Nuneham Park, Oxfordshire, in 1913, with the chair in the centre foreground.
Courtesy of Country Life Picture Archive.
THE NUNEHAM PARK ARMCHAIR, English, circa 1765
Height of seat: 19¼ in; 49 cm
Width: 27¾ in; 70.5 cm
Depth: 28¼ in; 71.5 cm
A George III giltwood armchair designed by James ‘Athenian’ Stuart and attributed to John Gordon.
Note: The chair retains most of the original oil gilded surface. The chair and the removable back frame are both incised with the roman numerals XIV.
The numbering of the chair frame suggests a larger set of at least fourteen chairs. Sadly no extra information about Gordon’s commission for the 1st Earl has come to light.
The design of this chair is virtually identical to the well documented suite of seat furniture supplied by Gordon to Spencer House in London between 1758 and 1765. The significant difference from the suite is the design of the side rails. The rails on the Spencer House suite feature a central motif repeated from the front, whilst the Nuneham Park suite does not repeat the central motif on the sides.

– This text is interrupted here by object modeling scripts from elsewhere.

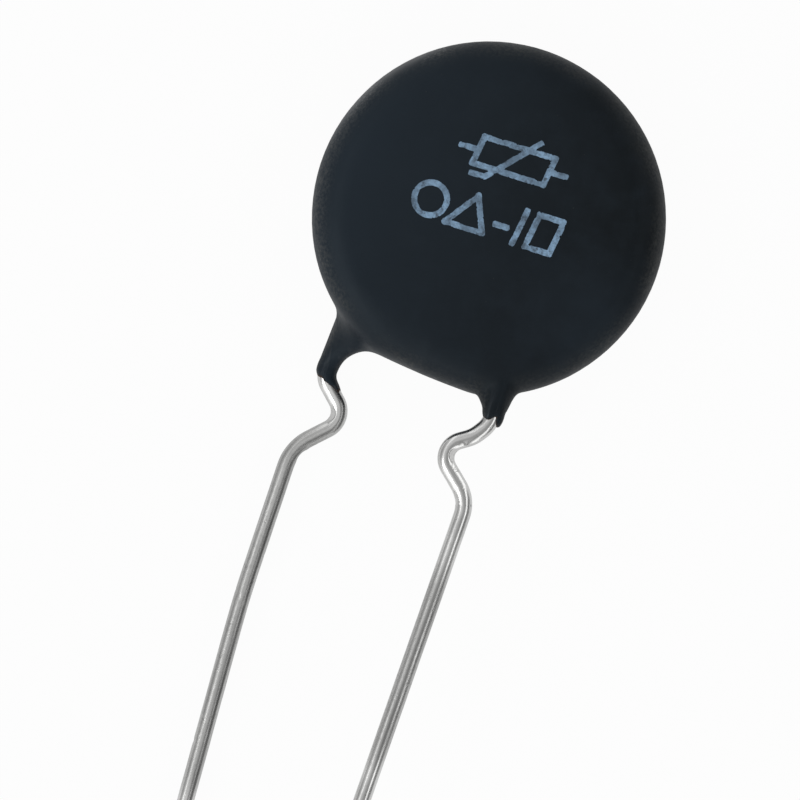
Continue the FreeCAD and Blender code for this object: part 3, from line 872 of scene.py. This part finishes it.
def strokes():
    """The marking's lines as ((x, y), (x, y)) in millimetres, and rings as (x, y, radius)."""

    def slanted(row, *corners):
        """A chain of lines through corners measured from the middle of the row."""
        chain = [(x + MARK_SLANT * y, row + y) for x, y in corners]
        return list(zip(chain, chain[1:]))

    upper, lower = 2.87, 0.03
    left, right, half = -1.42, 2.02, 0.66
    # The symbol's body, its two ends and its slanted stroke, then a triangle, a dash, a bar and a
    # box
    chains = (
        (upper, (left, -half), (right, -half), (right, half), (left, half), (left, -half)),
        (upper, (-2.24, 0.0), (left, 0.0)),
        (upper, (right, 0.0), (2.80, 0.0)),
        (upper, (-1.25, -1.12), (-0.62, -1.12), (1.10, 1.12)),
        (lower, (-1.80, -0.80), (0.0, -0.80), (-0.90, 0.80), (-1.80, -0.80)),
        (lower, (0.40, -0.22), (0.94, -0.22)),
        (lower, (1.48, -0.82), (1.48, 0.82)),
        (lower, (2.08, -0.80), (3.26, -0.80), (3.26, 0.80), (2.08, 0.80), (2.08, -0.80)),
    )
    lines = [line for chain in chains for line in slanted(*chain)]
    rings = [(-2.86, lower, 0.76)]
    return lines, rings


def ink_field(points, stroke, wear):
    """Below zero inside the printed strokes, whose edges and worn spots follow noise."""
    lines, rings = strokes()
    field = np.full(len(points), 10.0)
    half = stroke / MM / 2
    soft = half * 0.6
    for start, end in lines:
        start, end = np.array(start), np.array(end)
        run = end - start
        length = np.linalg.norm(run)
        run /= length
        # A bar with its corners rounded off
        along = np.abs((points - (start + end) / 2) @ run) - length / 2 - half + soft
        across = np.abs((points - start) @ (-run[1], run[0])) - half + soft
        outside = np.hypot(np.maximum(along, 0), np.maximum(across, 0))
        bar = outside + np.minimum(np.maximum(along, across), 0) - soft
        field = np.minimum(field, bar)
    for x, y, radius in rings:
        ring = np.abs(np.linalg.norm(points - (x, y), axis=1) - radius) - half
        field = np.minimum(field, ring)
    for index, (x, y) in enumerate(points):
        if field[index] > 0.2:
            continue
        edge = noise.noise(Vector((x * 6.0, y * 6.0, 2.0)))
        fine = noise.noise(Vector((x * 17.0, y * 17.0, 6.0)))
        worn = noise.noise(Vector((x * 2.1, y * 2.1, 11.0)))
        spot = noise.noise(Vector((x * 9.0, y * 9.0, 15.0)))
        field[index] += 0.005 * edge + 0.007 * fine
        rubbed_and_glint = wear * 0.5 * max(0.0, worn - 0.05) + 0.12 * max(0.0, spot - 0.32)
        field[index] += rubbed_and_glint
    return field


class THERMISTOR_OT_marking(bpy.types.Operator):
    """Prints the marking's plain symbol and shapes on the front of the resin"""
    bl_idname = "thermistor.marking"
    bl_label = "Marking"

    def execute(self, _context):
        chosen = settings("thermistor_marking")
        xs, ys = (np.arange(low, high, MARK_CELL) for low, high in MARK_AREA)
        grid = np.array([(x, y) for y in ys for x in xs])
        field = ink_field(grid, chosen.stroke, chosen.wear)
        width = len(xs)
        skin = surface_of(bpy.data.objects["resin_skin"])
        ink = bmesh.new()
        kept = {}

        def corner(index):
            if index in kept:
                return kept[index]
            x, y = grid[index]
            value = field[index]
            if value > 0:
                # An outside corner slides back onto the stroke's edge
                gx = (field[index + 1] - field[index - 1]) / (2 * MARK_CELL)
                gy = (field[index + width] - field[index - width]) / (2 * MARK_CELL)
                slope = max(math.hypot(gx, gy), 0.4)
                back = min(value / slope, MARK_CELL)
                x, y = x - gx / slope * back, y - gy / slope * back
            hit, _normal, _face, _gap = skin.ray_cast(Vector((x * MM, y * MM, 0.02)),
                                                      Vector((0, 0, -1)))
            kept[index] = ink.verts.new(hit + Vector((0, 0, 0.001 * MM)))
            return kept[index]

        for row in range(1, len(ys) - 2):
            for column in range(1, width - 2):
                index = row * width + column
                square = (index, index + 1, index + 1 + width, index + width)
                if sum(field[i] < 0 for i in square) >= 2:
                    ink.faces.new([corner(i) for i in square])
        mesh = bpy.data.meshes.new("marking")
        ink.to_mesh(mesh)
        ink.free()
        sheet = new_object("marking_sheet", mesh)
        body = sheet.modifiers.new("Film", "SOLIDIFY")
        body.thickness = chosen.film
        body.offset = 1.0
        mesh.materials.append(ink_material(chosen.colour))
        piece = plain_mesh(sheet, "marking")
        seat(piece, "coating_resin")
        return {"FINISHED"}


# ---- Inner pieces ----


class THERMISTOR_OT_core(bpy.types.Operator):
    """Gives the disc, its silver films and the solder their finishes"""
    bl_idname = "thermistor.core"
    bl_label = "Inner pieces"

    def execute(self, _context):
        finishes = (
            (ceramic_material(), ("ceramic_disc",)),
            (silver_material(), ("front_electrode", "rear_electrode")),
            (solder_material(), ("front_solder", "rear_solder")),
        )
        for material, nodes in finishes:
            for name in nodes:
                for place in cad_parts[name].material_slots:
                    place.material = material
        return {"FINISHED"}


# ---- Stage ----


def floor_material(colour):
    """Table top: pale and matt, and nearly white to the camera, with the shadow kept."""
    material = bpy.data.materials.new("table_top")
    material.use_nodes = True
    tree = Tree(material.node_tree)
    shader = material.node_tree.nodes["Principled BSDF"]
    feed(tree, shader, base_color=tuple(colour), roughness=0.8, specular_ior_level=0.2)
    path = tree.add("ShaderNodeLightPath").outputs
    glow = tree.add("ShaderNodeEmission", {"Color": (1, 1, 1, 1), "Strength": 1.0})
    seen = tree.math("MAXIMUM", path["Is Camera Ray"], path["Is Transmission Ray"])
    seen = tree.math("MAXIMUM", seen, tree.times(path["Is Glossy Ray"], 0.45))
    share = tree.times(seen, 0.96)
    blend = tree.add("ShaderNodeMixShader", {0: share, 1: shader.outputs[0], 2: glow.outputs[0]})
    out = next(n for n in material.node_tree.nodes if n.type == "OUTPUT_MATERIAL")
    material.node_tree.links.new(blend.outputs[0], out.inputs["Surface"])
    return material


def add_lamp(name, place, target, size, power):
    lamp = bpy.data.lights.new(name, "AREA")
    lamp.shape = "RECTANGLE"
    lamp.size, lamp.size_y = size
    lamp.energy = power
    thing = bpy.data.objects.new(name, lamp)
    thing.location = place
    thing.rotation_mode = "QUATERNION"
    thing.rotation_quaternion = (Vector(target) - Vector(place)).to_track_quat("-Z", "Y")
    bpy.context.scene.collection.objects.link(thing)


def studio_world():
    """A dim studio: grey overhead, darker to the right, with pale walls low down."""
    world = bpy.data.worlds.new("studio")
    bpy.context.scene.world = world
    world.use_nodes = True
    tree = Tree(world.node_tree)
    background = world.node_tree.nodes["Background"]
    place = tree.add("ShaderNodeTexCoord").outputs["Generated"]
    aside = tree.split(place)[0]
    room = tree.ramp(tree.between(aside, -1.0, 1.0),
                     (0.0, 0.36), (0.06, 0.45), (0.12, 0.60), (0.16, 1.30), (0.20, 1.30),
                     (0.25, 0.62), (0.50, 0.70), (0.60, 0.64), (0.68, 0.38), (0.76, 0.22),
                     (0.80, 1.50), (0.86, 1.50), (0.90, 0.30), (0.96, 0.16), (1.0, 0.30))
    path = tree.add("ShaderNodeLightPath").outputs
    shown = tree.mix(path["Is Camera Ray"], room, (1.0, 1.0, 1.0))
    world.node_tree.links.new(shown, background.inputs["Color"])
    background.inputs["Strength"].default_value = 1.0


class THERMISTOR_OT_stage(bpy.types.Operator):
    """Lays the table top, sets the lamps and points the camera"""
    bl_idname = "thermistor.stage"
    bl_label = "Stage"

    def execute(self, context):
        chosen = settings("thermistor_studio")
        top = bmesh.new()
        bmesh.ops.create_grid(top, x_segments=2, y_segments=2, size=1.5)
        mesh = bpy.data.meshes.new("table_top")
        top.to_mesh(mesh)
        top.free()
        mesh.materials.append(floor_material(chosen.floor))
        floor = new_object("table_top", mesh)
        # Just clear of the flat back, so that the two faces don't coincide
        floor.location.z = -0.02 * MM

        middle = (0.0, -0.01, 0.0)
        add_lamp("key_lamp", (-0.26, -0.24, 0.34), middle, (0.22, 0.22), 0.36)
        add_lamp("foot_lamp", (-0.05, -0.42, 0.20), middle, (0.40, 0.16), 0.25)
        studio_world()

        camera = bpy.data.cameras.new("camera")
        camera.lens = chosen.lens
        camera.sensor_width = 36.0
        distance = chosen.width * chosen.lens / camera.sensor_width
        camera.clip_start, camera.clip_end = 0.01, 10.0
        eye = bpy.data.objects.new("camera", camera)
        eye.location = (-1.416 * MM, -9.30 * MM, DISC_MIDDLE + distance)
        eye.rotation_euler = (0.0, 0.0, chosen.roll)
        context.scene.collection.objects.link(eye)
        context.scene.camera = eye
        context.scene.view_settings.view_transform = "Standard"
        return {"FINISHED"}


# ---- Panel ----


OPERATORS = (THERMISTOR_OT_coat, THERMISTOR_OT_leads, THERMISTOR_OT_marking, THERMISTOR_OT_core,
             THERMISTOR_OT_stage)


class THERMISTOR_PT_build(bpy.types.Panel):
    """Lists the pieces and their settings"""
    bl_label = "Disc thermistor"
    bl_space_type = "VIEW_3D"
    bl_region_type = "UI"
    bl_category = "Thermistor"

    def draw(self, context):
        for operator in OPERATORS:
            self.layout.operator(operator.bl_idname)
        for name, group in SETTINGS.items():
            box = self.layout.box()
            for field in group.__annotations__:
                box.prop(getattr(context.scene, name), field)


def register():
    for name, group in SETTINGS.items():
        bpy.utils.register_class(group)
        setattr(bpy.types.Scene, name, bpy.props.PointerProperty(type=group))
    for kind in (*OPERATORS, THERMISTOR_PT_build):
        bpy.utils.register_class(kind)


def unregister():
    for kind in (THERMISTOR_PT_build, *reversed(OPERATORS)):
        bpy.utils.unregister_class(kind)
    for name, group in SETTINGS.items():
        delattr(bpy.types.Scene, name)
        bpy.utils.unregister_class(group)


def main():
    register()
    bpy.ops.thermistor.coat()
    bpy.ops.thermistor.leads()
    bpy.ops.thermistor.marking()
    bpy.ops.thermistor.core()
    bpy.ops.thermistor.stage()


if __name__ == "__main__":
    main()
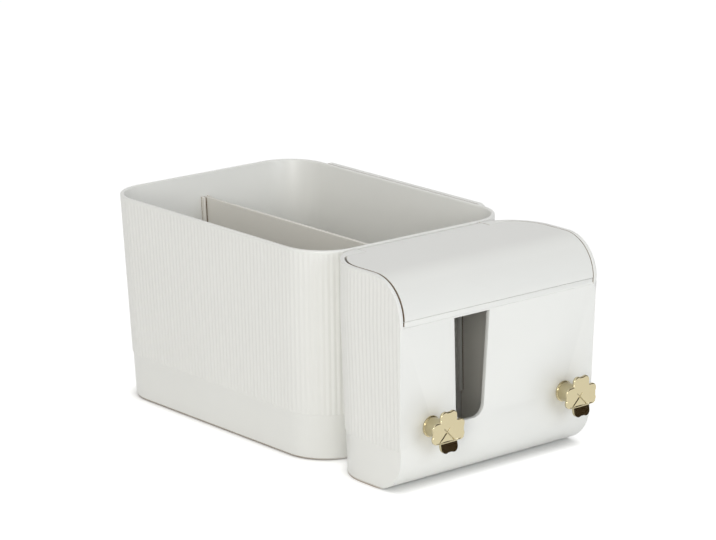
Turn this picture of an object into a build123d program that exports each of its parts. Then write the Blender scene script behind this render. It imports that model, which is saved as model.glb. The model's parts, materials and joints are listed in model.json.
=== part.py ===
from build123d import *
from math import cos, hypot, radians, sin, tan
import os

# Wall makeup organizer: an open bin, a lidded box on its end, and the plate that holds both on a wall.
# Millimetres. X runs along the wall from the bin to the box, Y points at the wall and Z is up.
# The origin is the centre of the outline of the bin and the box from above, on the surface they stand on.

os.makedirs("parts", exist_ok=True)

# Bin
bin_length = 179.0
depth = 135.0
bin_height = 110.8
bin_corner = 24.0
bin_wall = 2.2
bin_floor = 2.2
end_draft = 4.5
room_side_draft = 1.15
bin_band_height = 24.0
band_inset = 0.45

# Divider of the bin, and the upright guides that hold its ends
divider_thickness = 2.0
divider_top = 98.0
divider_clearance = 0.3
guide_rib = 1.5
guide_reach = 2.5

# Box, a little lower and narrower than the bin beside it
depth_step = 0.8
rim_step = 0.3
box_length = 62.0
box_depth = depth - depth_step
box_height = bin_height - rim_step
box_corner = 27.5
box_wall = 2.2
box_floor = 2.2
box_front_radius = 21.2
box_foot_radius = 19.7
box_side_draft = 1.5
box_back_draft = 1.85
box_front_draft = 0.8
box_band_height = 23.0
module_gap = 0.4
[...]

Both suites are today dispersed around the world. This chair is the only example from either suite to retain the original oil gilding, making it historically highly important.
Provenance
Simon Harcourt, 1st Earl Harcourt, Nuneham Park, Oxfordshire, England;
Private collection, New York, USA.
Literature
Illustrated:
T. Herbert Warren, ‘Nuneham Courtenay, Oxfordshire’, Country Life, 29 November 1913, pp. 746-55.